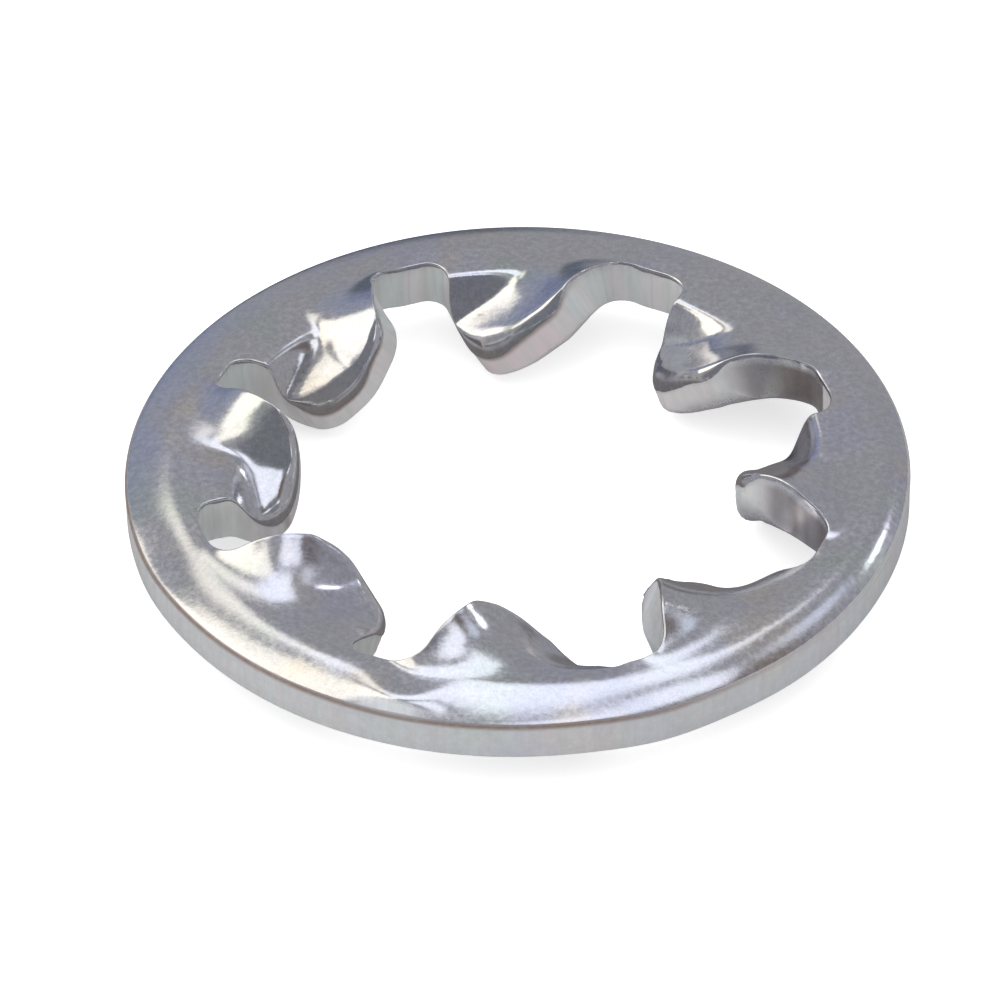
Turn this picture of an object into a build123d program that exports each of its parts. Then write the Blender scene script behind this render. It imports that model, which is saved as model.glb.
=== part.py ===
from build123d import *
import os
from math import atan2, cos, degrees, hypot, radians, sin, sqrt

# Internal-tooth lock washer for an M6 screw: one stamping of spring steel strip.
# A plain ring carries eight teeth that point inward. Each tooth is twisted about its own
# radial axis, so that its clockwise edge (seen from above) stands over the top face and its
# counter-clockwise edge hangs under the bottom face.
# Millimetres, +Z along the screw axis, origin on that axis at the level of the lowest tooth
# corners, which is the surface the washer lies on.

os.makedirs("parts", exist_ok=True)

# ---- driving dimensions ------------------------------------------------------------------
outer_dia = 11.0            # over the ring
strip = 0.72                # thickness of the strip
teeth = 8
rollover = 0.32             # die roll on the top outer edge
burr_round = 0.05           # small round on the bottom outer edge

root_radius = 4.65          # floor of the gaps between the teeth
root_fillet = 0.30          # corner between a gap floor and a tooth flank
flank_root_half = 1.30      # half width of a tooth where its flanks meet the root circle
tip_radius = 3.11           # tooth tips, from the screw axis
flank_tip_half = 0.70       # half width that the flanks aim for at the tip
tip_crown = 1.70            # radius of the slightly crowned tooth end
tip_fillet = 0.28           # corner between a flank and the tooth end

twist_rise = 33.0           # degrees, raised half of a tooth at its tip
twist_drop = 42.5           # degrees, lowered half of a tooth at its tip
rise_from, rise_to = 4.92, 3.06     # radii between which the raised half comes up
drop_from, drop_to = 4.44, 3.56     # the lowered half turns down over a shorter length
blend_half = 0.34           # half width of the band where the two halves run together
tooth_sink = 0.19           # the tooth's middle line ends this far under the strip's middle
window_in, window_out = 12.8, 22.4  # degrees from the tooth's axis: the ring beyond stays flat

formed_radius = 4.92        # outside this radius the ring is flat
half_pitch = 180.0 / teeth
outline_points = 97         # points along one pitch of the inner edge
rows = 14                   # rows from the inner edge to formed_radius


# ---- plan outline of one tooth pitch, flat, before the teeth are twisted ------------------
flank_root = (sqrt(root_radius**2 - flank_root_half**2), flank_root_half)
flank_tip = (tip_radius, flank_tip_half)
crown_centre = tip_radius + tip_crown
# where the flank meets the crowned end
dx, dy = flank_tip[0] - flank_root[0], flank_tip[1] - flank_root[1]
fx, fy = flank_root[0] - crown_centre, flank_root[1]
qa, qb, qc = dx * dx + dy * dy, 2 * (fx * dx + fy * dy), fx * fx + fy * fy - tip_crown**2
q = (-qb + sqrt(qb * qb - 4 * qa * qc)) / (2 * qa)
flank_end = (flank_root[0] + dx * q, flank_root[1] + dy * q)
gap_middle = (root_radius * cos(radians(half_pitch)), root_radius * sin(radians(half_pitch)))

with BuildLine() as tooth_edge:
    floor = RadiusArc(gap_middle, flank_root, root_radius)
    flank = Line(flank_root, flank_end)
    end = RadiusArc(flank_end, (tip_radius, 0), tip_crown)
    corners = tooth_edge.vertices().sort_by_distance(flank_root)
    fillet(corners[0], root_fillet)
    corners = tooth_edge.vertices().sort_by_distance(flank_end)
    fillet(corners[0], tip_fillet)

half_edge = tooth_edge.wire()
if (half_edge @ 0 - Vector(*gap_middle)).length > 1e-6:
    half_points = [half_edge @ (1 - i / (outline_points // 2)) for i in range(outline_points // 2 + 1)]
else:
    half_points = [half_edge @ (i / (outline_points // 2)) for i in range(outline_points // 2 + 1)]
# clockwise gap middle -> tooth tip -> counter-clockwise gap middle
inner_edge = [(p.X, -p.Y) for p in half_points] + [(p.X, p.Y) for p in reversed(half_points[:-1])]


# ---- forming: the twist of a tooth about its radial axis ------------------------------------
def ease(x):
    x = min(max(x, 0.0), 1.0)
    return x**3 * (10 - 15 * x + 6 * x * x)


def formed(x, y, z):
    """Where a point of the flat strip goes; the tooth's axis is +X, the strip's middle z = 0."""
    radius, angle = hypot(x, y), abs(degrees(atan2(y, x)))
    raised = ease(0.5 - y / (2 * blend_half))
    window = 1 - ease((angle - window_in) / (window_out - window_in))
    rise = ease((rise_from - radius) / (rise_from - rise_to))
    drop = ease((drop_from - radius) / (drop_from - drop_to))
    twist = (rise * raised + drop * (1 - raised)) * window
    twist = radians(twist * (twist_rise * raised + twist_drop * (1 - raised)))
    sink = tooth_sink * window * ease((rise_from - radius) / (rise_from - tip_radius))
    return Vector(x, y * cos(twist) + z * sin(twist), -y * sin(twist) + z * cos(twist) - sink)


def pitch_rows(z):
    """Rows of points over one pitch, from the inner edge out to formed_radius."""
    lengths = [0.0]
    for (x0, y0), (x1, y1) in zip(inner_edge, inner_edge[1:]):
        lengths.append(lengths[-1] + hypot(x1 - x0, y1 - y0))
    share = [s / lengths[-1] for s in lengths]
    result = []
    for j in range(rows):
        t = j / (rows - 1)
        row = []
        for (x, y), s in zip(inner_edge, share):
            angle = atan2(y, x) * (1 - t) + radians(half_pitch * (2 * s - 1)) * t
            radius = hypot(x, y) * (1 - t) + formed_radius * t
            row.append(formed(radius * cos(angle), radius * sin(angle), z))
        result.append(row)
    return result, share


def sheet(z):
    """One formed face of the strip over one pitch, lofted through its rows."""
    points, share = pitch_rows(z)
    curves = [Edge.make_spline(row, parameters=share) for row in points]
    return Shell.make_loft([Wire([c]) for c in curves]).faces()[0]


top_sheet, bottom_sheet = sheet(strip / 2), sheet(-strip / 2)


def inner_curve(face):
    return face.edges().sort_by(SortBy.LENGTH)[-1]


def outer_curve(face):
    return face.edges().sort_by(SortBy.LENGTH)[-2]


# the sheared wall along the teeth and gaps stays square to the strip, so it turns with it
sheared_wall = Face.make_surface_from_curves(inner_curve(top_sheet), inner_curve(bottom_sheet))

# ---- flat outer ring -------------------------------------------------------------------------
with BuildPart() as ring:
    with BuildSketch(Plane.XZ) as ring_section:
        with BuildLine() as ring_profile:
            outer_radius = outer_dia / 2
            Line((formed_radius, -strip / 2), (outer_radius - burr_round, -strip / 2))
            RadiusArc((outer_radius - burr_round, -strip / 2), (outer_radius, -strip / 2 + burr_round), -burr_round)
            Line((outer_radius, -strip / 2 + burr_round), (outer_radius, strip / 2 - rollover))
            RadiusArc((outer_radius, strip / 2 - rollover), (outer_radius - rollover, strip / 2), -rollover)
            Line((outer_radius - rollover, strip / 2), (formed_radius, strip / 2))
            Line((formed_radius, strip / 2), (formed_radius, -strip / 2))
        make_face()
    revolve(axis=Axis.Z)

ring_flats = ring.faces().filter_by(GeomType.PLANE).sort_by(Axis.Z)
rim_faces = [
    f for f in ring.faces()
    if f.geom_type != GeomType.PLANE and f.bounding_box().max.X > formed_radius + 0.01
]

# ---- the washer: flat ring, rim and eight formed pitches joined edge to edge -----------------
pitch_angles = [360.0 / teeth * i for i in range(teeth)]
formed_faces = [
    f.rotate(Axis.Z, a) for a in pitch_angles for f in (top_sheet, bottom_sheet, sheared_wall)
]
top_flat = Face(
    ring_flats[-1].outer_wire(), [Wire([outer_curve(top_sheet).rotate(Axis.Z, a) for a in pitch_angles])]
)
bottom_flat = Face(
    ring_flats[0].outer_wire(), [Wire([outer_curve(bottom_sheet).rotate(Axis.Z, a) for a in pitch_angles])]
)
stamping = Solid(Shell(formed_faces + rim_faces + [top_flat, bottom_flat]))
lowest = stamping.bounding_box().min.Z

with BuildPart() as lock_washer:
    add(stamping.moved(Location((0, 0, -lowest))))

lock_washer.part.label = "lock_washer"
export_step(lock_washer.part, "parts/lock_washer.step")

box = lock_washer.part.bounding_box()
print("valid", lock_washer.part.is_valid, "solids", len(lock_washer.part.solids()))
print("volume mm3", round(lock_washer.part.volume, 3), "overall", box)
print("bottom flat at z", round(-lowest - strip / 2, 4), "top flat at z", round(-lowest + strip / 2, 4))
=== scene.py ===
import bpy, math
import numpy as np
from mathutils import Matrix, Vector


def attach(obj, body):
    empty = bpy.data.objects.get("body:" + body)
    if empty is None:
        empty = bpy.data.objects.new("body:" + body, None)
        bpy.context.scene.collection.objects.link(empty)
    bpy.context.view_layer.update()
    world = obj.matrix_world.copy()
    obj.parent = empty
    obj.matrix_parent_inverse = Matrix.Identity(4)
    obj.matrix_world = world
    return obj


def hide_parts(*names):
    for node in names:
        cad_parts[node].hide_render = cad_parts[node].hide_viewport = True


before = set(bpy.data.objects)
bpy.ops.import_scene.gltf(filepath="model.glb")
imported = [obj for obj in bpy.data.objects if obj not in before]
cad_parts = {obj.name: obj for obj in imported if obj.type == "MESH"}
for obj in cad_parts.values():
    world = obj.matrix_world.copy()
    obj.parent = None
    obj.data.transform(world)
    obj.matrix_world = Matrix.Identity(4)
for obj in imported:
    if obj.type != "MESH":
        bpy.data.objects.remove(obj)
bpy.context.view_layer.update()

# ---------------------------------------------------------------------------------------------
# Dimensions, in millimetres. Heights are from the strip's middle plane until the mesh is
# finished; MIDDLE is that plane's height over the lowest tooth corners, as in the CAD model.
# ---------------------------------------------------------------------------------------------
OUTER_R = 5.5
STRIP = 0.7217
TEETH = 8
MIDDLE = 1.0137
ROOT_R, ROOT_FILLET, FLANK_ROOT = 4.6104, 0.298, 1.2775
TIP_R, FLANK_TIP, TIP_CROWN, TIP_FILLET = 3.067, 0.7529, 2.3018, 0.5752
RISE, DROP = 35.8459, 35.8604          # twist of the raised and of the lowered half, degrees
RISE_FROM, RISE_TO = 4.9939, 3.1644
DROP_FROM, DROP_TO = 4.2871, 3.7532
BLEND = 0.365
SINK, SINK_FROM = 0.1875, 4.40
WINDOW_IN, WINDOW_OUT = 16.5, 22.5
ROLL_W, ROLL_H = 0.60, 0.22        # die roll on the top outer edge, width and depth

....

_Direction:_
Your task is to transcribe only the lines from the line containing "strip / 2, 4))" through the line containing "imported = [obj", word for word.

_Reply to the exercise:_
print("bottom flat at z", round(-lowest - strip / 2, 4), "top flat at z", round(-lowest + strip / 2, 4))
=== scene.py ===
import bpy, math
import numpy as np
from mathutils import Matrix, Vector


def attach(obj, body):
    empty = bpy.data.objects.get("body:" + body)
    if empty is None:
        empty = bpy.data.objects.new("body:" + body, None)
        bpy.context.scene.collection.objects.link(empty)
    bpy.context.view_layer.update()
    world = obj.matrix_world.copy()
    obj.parent = empty
    obj.matrix_parent_inverse = Matrix.Identity(4)
    obj.matrix_world = world
    return obj


def hide_parts(*names):
    for node in names:
        cad_parts[node].hide_render = cad_parts[node].hide_viewport = True


before = set(bpy.data.objects)
bpy.ops.import_scene.gltf(filepath="model.glb")
imported = [obj for obj in bpy.data.objects if obj not in before]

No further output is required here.